The intensity of this experience of the divine sets Moses’ face aglow permanently, striking his people with fear. Thereafter, Moses would cover his face with a veil, except when he entered the Tent of Meeting to talk with God or when he addressed the nation (34:29-35).
This exceptional passage is marked by vocabulary equally rare. While the noun keren–meaning "horn"–shows up often in the Tanakh [Bible], the verb karan (same consonants), meaning "to emit rays," appears only here. Hence the mistranslation by the Vulgate to the effect that Moses came down with horns, a sign of sanctity. Similarly the noun for "veil" masveh, is unique to our narrative. Clearly, subject and language join to underscore the impact on Moses of being in God’s presence for an extended period of time.
The description interfaces with two earlier passages. As the Israelites grow uneasy over the delay in Moses’ return from Mount Sinai the first time, they suspect that he is but an ordinary, fallible mortal (33:1). Aaron, on the other hand, who serves as the Tabernacles’ chief priest, is distinguished by his ornate vestments. The radiance on Moses’ face counters both perceptions. Transformed by his experience, Moses stands out among mortals, a leader without need of special garments. The visible manifestation of his inner state sets him apart from the ordinary or conventional.
The midrash imagines the change to have occurred in one of two ways. One view suggests that God actually touched Moses as he cowered in the crevice of the rock. It was literally God’s hand that shielded Moses as God passed by to give him a glimpse of the divine presence (33:22). The other conjectures that as God instructed Moses atop Mount Sinai, Moses absorbed some of the divine sparks that emanated from God’s mouth (Tanhuma, Ki Tissa, no. 37). Either way, whether by physical or spiritual means, the aftermath of the golden calf effected a lasting transformation in the appearance of Moses.
Reflection of Reality
To be sure, the external is only a reflection of a reality that is internal. Is that not the mark of a great portrait painter like Rembrandt that he makes the face reveal the soul of his subject? Grace should be visible. Thus when we find ourselves in the presence of a truly great scholar of Torah we thank God in a berakhah [blessing] for having endowed someone who fears God with divine wisdom. The labor of a lifetime exudes an aura of equanimity.

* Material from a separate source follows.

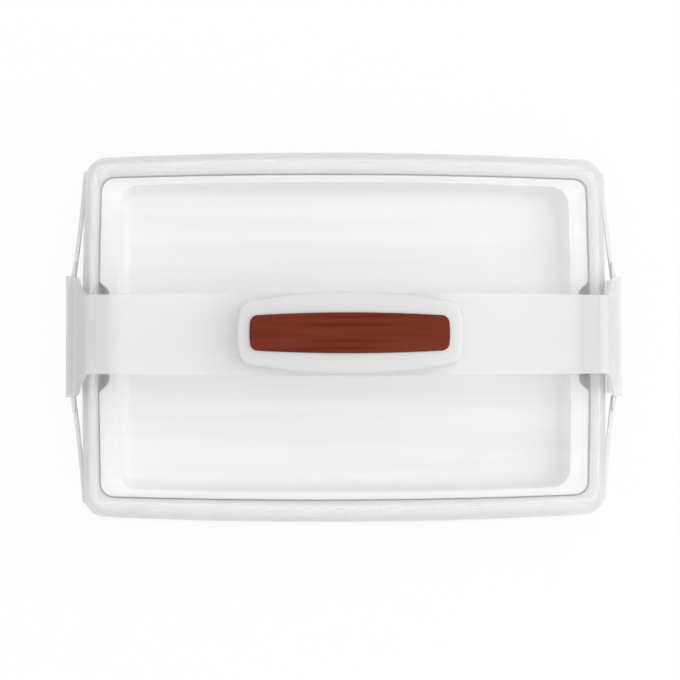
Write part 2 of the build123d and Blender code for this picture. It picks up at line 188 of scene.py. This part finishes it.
# ---- carrying strap and latch arms -------------------------------------------------------
# The strap and its two arms are frosted polypropylene. A fine spark texture in the tool
# scatters the light, so what lies under the strap shows only as a soft shade. The thick
# bridge handle is milky instead, and its colour is darkened with painted shade, standing for
# the shaded hand gap under it. Both have a slow cloudy variation.
BAND_DIM = (0.965, 0.966, 0.970, 1)
BAND_PALE = (1.0, 1.0, 0.998, 1)
BAND_TRANSMISSION = 0.63
# The bridge colours are painted shade: much darker than the band to stand for the shaded hand gap
# under the handle.
BRIDGE_SHADE_DIM = (0.61, 0.61, 0.618, 1)
BRIDGE_SHADE_PALE = (0.67, 0.67, 0.672, 1)
BRIDGE_ROUGHNESS = 0.35
BRIDGE_MILK_AND_SHADE = 0.88
BAND_TOP_HEIGHT = 0.0870
BRIDGE_WALL_HEIGHT = 0.0900
STRAP_HAZE = (0.4, 1.5, 1.0)
strap_finish = Finish(
    "frosted_strap_polypropylene", IOR=THIN_PLASTIC_IOR, Transmission_Weight=BAND_TRANSMISSION
)
haze = strap_finish.noise(22.0, 2.0, STRAP_HAZE)
strap_finish.vary("Base Color", blend_colours(strap_finish, haze, BAND_DIM, BAND_PALE))
strap_finish.vary("Roughness", 0.29 + 0.06 * strap_finish.noise(120.0, 3.0))
# Milky bridge colour, darkened with painted shade.
bridge_colour_with_painted_shade = blend_colours(strap_finish, haze, BRIDGE_SHADE_DIM, BRIDGE_SHADE_PALE)
milky_bridge_with_painted_shade = strap_finish.add("BsdfPrincipled", {"Base Color": bridge_colour_with_painted_shade, "Roughness": BRIDGE_ROUGHNESS})
height = strap_finish.add("SeparateXYZ", {"Vector": strap_finish.place}, output="Z")
bridge = strap_finish.add(
    "MapRange",
    {"Value": height, "From Min": BAND_TOP_HEIGHT, "From Max": BRIDGE_WALL_HEIGHT},
    interpolation_type="SMOOTHSTEP",
)
strap_mix = {0: BRIDGE_MILK_AND_SHADE * bridge, 1: strap_finish.surface, 2: milky_bridge_with_painted_shade}
strap_finish.show(strap_finish.add("MixShader", strap_mix), "Material")
for node in ("carry_strap", "left_latch_arm", "right_latch_arm"):
    finish_node(node, strap_finish)

# ---- grip --------------------------------------------------------------------------------
# The grip is a soft brick-red elastomer moulded into the bridge handle, matt, with four
# grooves along it. Paler streaks along it are painted sheen, standing for reflections.
GRIP_DEEP = (0.122, 0.014, 0.004, 1)
# The paler colour is painted sheen: lengthwise light streaks that stand for reflections.
GRIP_PAINTED_SHEEN = (0.158, 0.024, 0.009, 1)
GRIP_STREAKS = (0.2, 2.5, 1.0)
GRIP_GRAIN_DEPTH = 0.00003
grip_finish = Finish("brick_red_elastomer", IOR=1.5, Specular_IOR_Level=0.15)
# Streaks along the grip, painted into the colour as sheen; they also vary the roughness.
painted_sheen_streaks = grip_finish.noise(60.0, 4.0, GRIP_STREAKS)
grip_finish.vary(
    "Base Color", blend_colours(grip_finish, grip_finish.spread(painted_sheen_streaks), GRIP_DEEP, GRIP_PAINTED_SHEEN)
)
grip_finish.vary("Roughness", 0.5 + 0.2 * painted_sheen_streaks)
grip_finish.bump(grip_finish.noise(2200.0, 1.0), GRIP_GRAIN_DEPTH)
finish_node("grip_pad", grip_finish)

# ---- studio ------------------------------------------------------------------------------
# A white table in white air, with one large soft box high on the right. The table and the air
# show as white where they are looked at, also through the clear plastic.
TABLE_WIDTH = 6.0
TABLE_PAINT = (0.8, 0.8, 0.8, 1)
TABLE_GLOW = 0.93
AIR_COLOUR = (1, 1, 1, 1)
AIR_LIGHT = 0.93
LAMP_PLACE = Vector((1.9, 0.2, 1.9))
LAMP_WIDTH = 3.6
LAMP_POWER = 46.0
bpy.ops.object.select_all(action="DESELECT")
bpy.ops.mesh.primitive_plane_add(size=TABLE_WIDTH, location=(0, 0, 0))
table = bpy.context.object
table.name = "studio_table"
table_material = bpy.data.materials.new("white_table")
table_material.use_nodes = True
table_nodes = Nodes(table_material.node_tree)
seen = table_nodes.add("LightPath", output="Is Camera Ray")
seen_through = table_nodes.add("LightPath", output="Is Transmission Ray")
looked_at = seen.math("MAXIMUM", seen, seen_through)
paint = table_nodes.add("BsdfDiffuse", {"Color": TABLE_PAINT})
glow = table_nodes.add("Emission", {"Strength": 1.0})
table_nodes.show(
    table_nodes.add("MixShader", {0: TABLE_GLOW * looked_at, 1: paint, 2: glow}), "Material"
)
table.data.materials.append(table_material)

air = bpy.data.worlds.new("studio_air")
bpy.context.scene.world = air
air.use_nodes = True
air_nodes = Nodes(air.node_tree)
air_seen = air_nodes.add("LightPath", output="Is Camera Ray")
air_light = AIR_LIGHT + (1 - AIR_LIGHT) * air_seen
air_nodes.show(
    air_nodes.add("Background", {"Color": AIR_COLOUR, "Strength": air_light}), "World"
)

lamp = bpy.data.lights.new("right_soft_box", "AREA")
lamp.shape = "SQUARE"
lamp.size = LAMP_WIDTH
lamp.energy = LAMP_POWER
soft_box = bpy.data.objects.new("right_soft_box", lamp)
bpy.context.scene.collection.objects.link(soft_box)
soft_box.location = LAMP_PLACE
soft_box.rotation_euler = (-LAMP_PLACE).to_track_quat("-Z", "Y").to_euler()

# ---- camera ------------------------------------------------------------------------------
# The carrier is looked at from above, a little to the left of its middle and in front of it.
FOCAL_PIXELS = 1400.0
PICTURE_WIDTH = 680.0
SENSOR_WIDTH = 36.0
NEAREST_SEEN = 0.05
CAMERA_PLACE = (-0.0413, -0.0339, 1.0843)
CAMERA_TURN = (1.71, -2.02, -0.09)
lens = bpy.data.cameras.new("overhead_camera")
lens.sensor_width = SENSOR_WIDTH
lens.lens = FOCAL_PIXELS / PICTURE_WIDTH * SENSOR_WIDTH
lens.clip_start = NEAREST_SEEN
camera = bpy.data.objects.new("overhead_camera", lens)
bpy.context.scene.collection.objects.link(camera)
camera.location = CAMERA_PLACE
camera.rotation_euler = [math.radians(turn) for turn in CAMERA_TURN]
bpy.context.scene.camera = camera
bpy.context.scene.view_settings.view_transform = "Standard"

On a smaller scale, what happened to Moses is replicated inour own lives each week with the observance of Shabbat, a topic taken up twice in our parashah (31:12-16; 34:21). As the light radiating from Moses’ face attested to his relationship to God, so integrating Shabbat into the rhythm of our lives infuses an extrasensory dimension of existence into our being. Both are a sign signifying the convergence of the holy and profane, of that which is eternal and that which is passing.
Janus-like the Sabbath reminds us of the cataclysms by which God created the cosmos, even as it provides us a tad of a foretaste of the peacefulness that awaits us in the world-to-come. By expressing our reverence in rest, we gain a measure of renewal. The combination of prayer and study, of food, family and friendship imbues us with an expansion of spirit, a veritable extra soul that leaves us only as the Sabbath fades away.
But we enter the work week illuminated and restored with a touch of eternity to carry us through the ordeal of the mundane. At best, the spiritual respite has transfigured our demeanor, like Kafka’s doll.